Stated task: Reproduce the listing that follows with no differences at all.

[Object modeling scripts]
^^^^

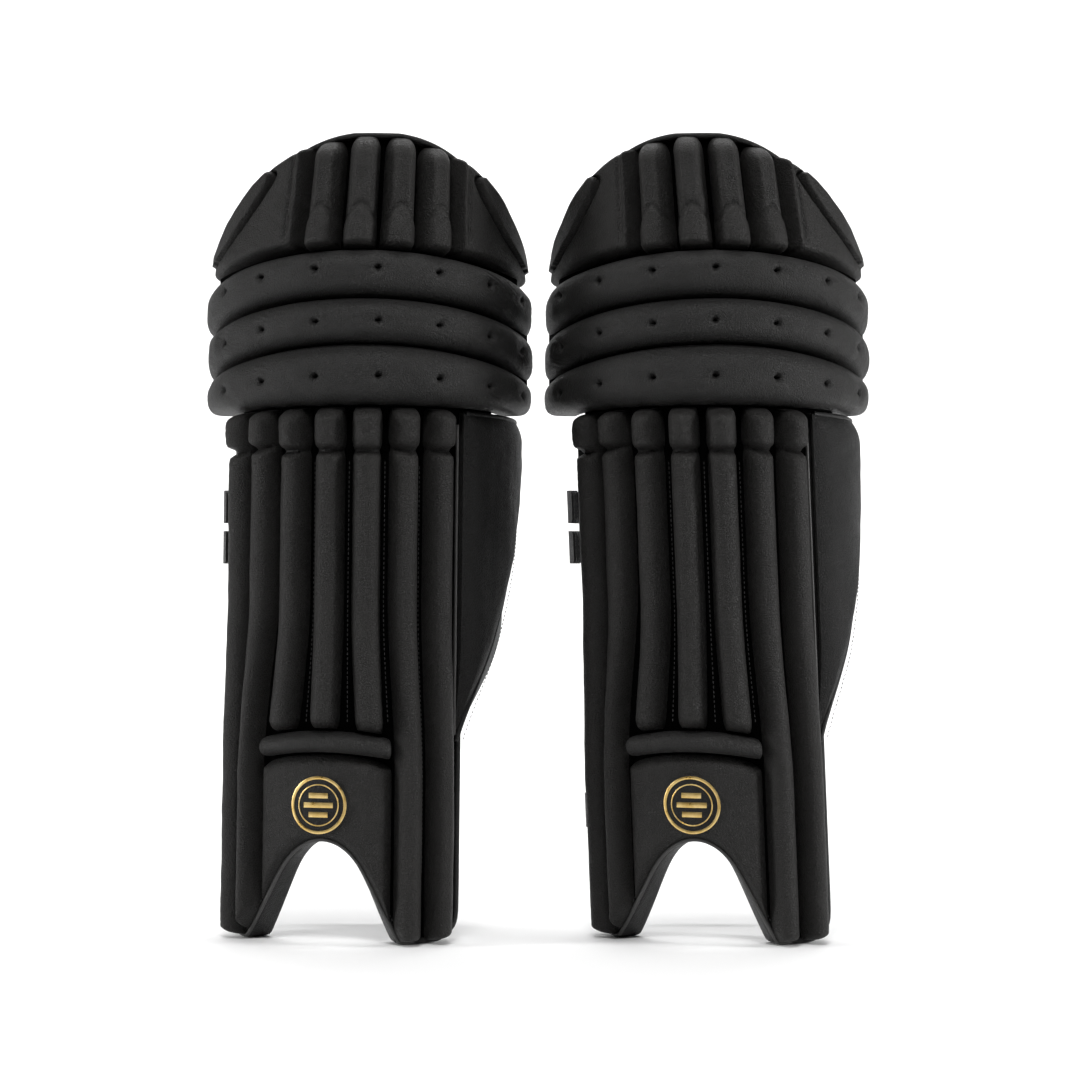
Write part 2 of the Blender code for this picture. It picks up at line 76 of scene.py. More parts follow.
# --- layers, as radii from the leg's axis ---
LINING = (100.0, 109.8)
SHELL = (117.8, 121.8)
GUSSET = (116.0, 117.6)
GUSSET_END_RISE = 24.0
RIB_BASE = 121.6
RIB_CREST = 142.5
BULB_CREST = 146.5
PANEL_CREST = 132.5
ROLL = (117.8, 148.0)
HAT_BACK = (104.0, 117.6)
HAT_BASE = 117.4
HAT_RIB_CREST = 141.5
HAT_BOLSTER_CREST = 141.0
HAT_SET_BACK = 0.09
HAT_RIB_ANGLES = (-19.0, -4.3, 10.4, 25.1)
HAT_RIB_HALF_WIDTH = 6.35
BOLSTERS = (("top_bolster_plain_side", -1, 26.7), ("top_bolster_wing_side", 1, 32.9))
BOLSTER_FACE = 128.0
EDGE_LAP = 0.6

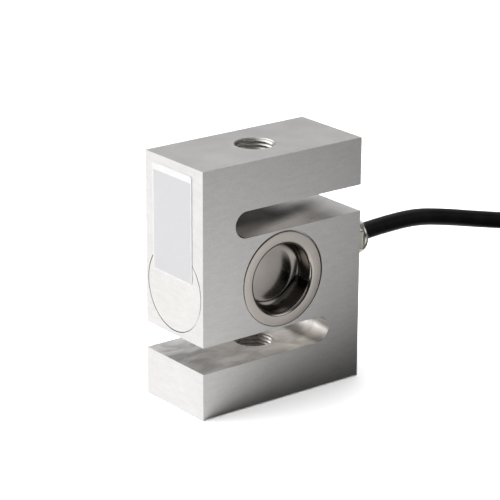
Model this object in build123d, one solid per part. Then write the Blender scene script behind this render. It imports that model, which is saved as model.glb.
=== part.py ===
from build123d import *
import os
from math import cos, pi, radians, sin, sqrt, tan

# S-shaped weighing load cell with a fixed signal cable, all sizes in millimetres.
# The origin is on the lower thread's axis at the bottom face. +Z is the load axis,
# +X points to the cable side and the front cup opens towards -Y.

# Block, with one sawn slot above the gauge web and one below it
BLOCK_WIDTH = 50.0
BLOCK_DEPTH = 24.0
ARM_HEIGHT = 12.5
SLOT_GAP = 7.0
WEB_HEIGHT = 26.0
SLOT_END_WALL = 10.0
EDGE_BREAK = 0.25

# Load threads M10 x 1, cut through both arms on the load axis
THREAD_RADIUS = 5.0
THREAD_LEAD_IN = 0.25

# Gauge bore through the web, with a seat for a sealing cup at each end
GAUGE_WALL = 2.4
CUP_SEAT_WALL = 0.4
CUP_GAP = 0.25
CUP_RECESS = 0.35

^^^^

Finished answer:
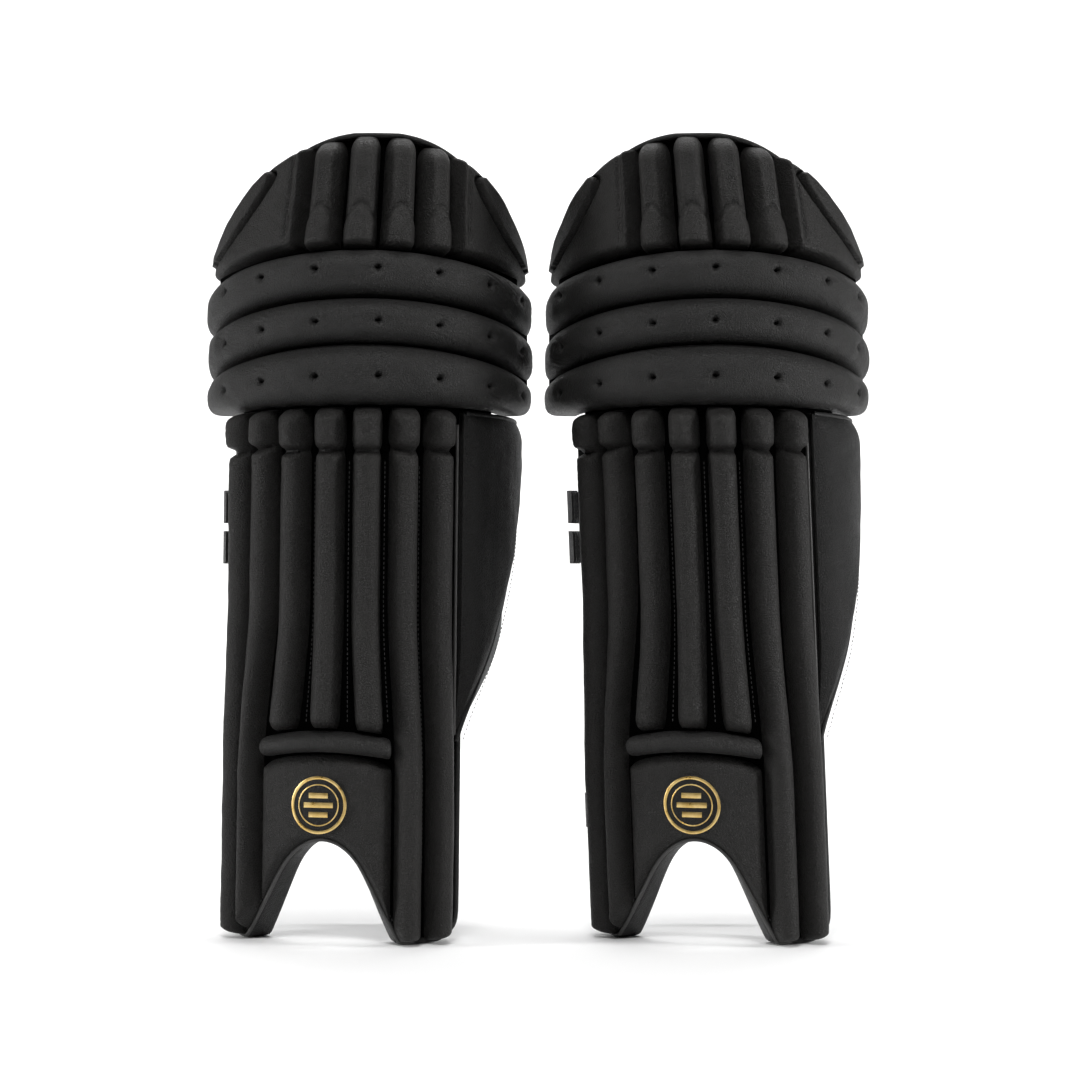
Write part 2 of the Blender code for this picture. It picks up at line 76 of scene.py. More parts follow.
# --- layers, as radii from the leg's axis ---
LINING = (100.0, 109.8)
SHELL = (117.8, 121.8)
GUSSET = (116.0, 117.6)
GUSSET_END_RISE = 24.0
RIB_BASE = 121.6
RIB_CREST = 142.5
BULB_CREST = 146.5
PANEL_CREST = 132.5
ROLL = (117.8, 148.0)
HAT_BACK = (104.0, 117.6)
HAT_BASE = 117.4
HAT_RIB_CREST = 141.5
HAT_BOLSTER_CREST = 141.0
HAT_SET_BACK = 0.09
HAT_RIB_ANGLES = (-19.0, -4.3, 10.4, 25.1)
HAT_RIB_HALF_WIDTH = 6.35
BOLSTERS = (("top_bolster_plain_side", -1, 26.7), ("top_bolster_wing_side", 1, 32.9))
BOLSTER_FACE = 128.0
EDGE_LAP = 0.6

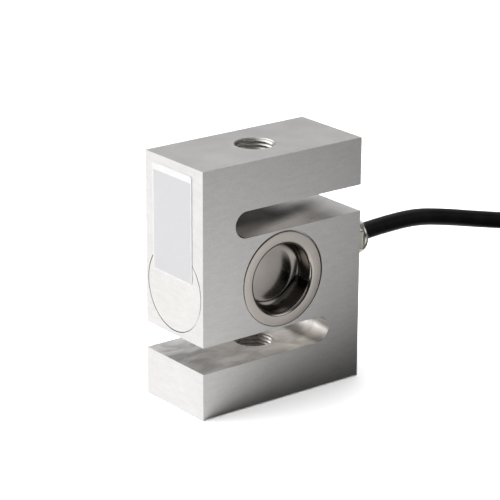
Model this object in build123d, one solid per part. Then write the Blender scene script behind this render. It imports that model, which is saved as model.glb.
=== part.py ===
from build123d import *
import os
from math import cos, pi, radians, sin, sqrt, tan

# S-shaped weighing load cell with a fixed signal cable, all sizes in millimetres.
# The origin is on the lower thread's axis at the bottom face. +Z is the load axis,
# +X points to the cable side and the front cup opens towards -Y.

# Block, with one sawn slot above the gauge web and one below it
BLOCK_WIDTH = 50.0
BLOCK_DEPTH = 24.0
ARM_HEIGHT = 12.5
SLOT_GAP = 7.0
WEB_HEIGHT = 26.0
SLOT_END_WALL = 10.0
EDGE_BREAK = 0.25

# Load threads M10 x 1, cut through both arms on the load axis
THREAD_RADIUS = 5.0
THREAD_LEAD_IN = 0.25

# Gauge bore through the web, with a seat for a sealing cup at each end
GAUGE_WALL = 2.4
CUP_SEAT_WALL = 0.4
CUP_GAP = 0.25
CUP_RECESS = 0.35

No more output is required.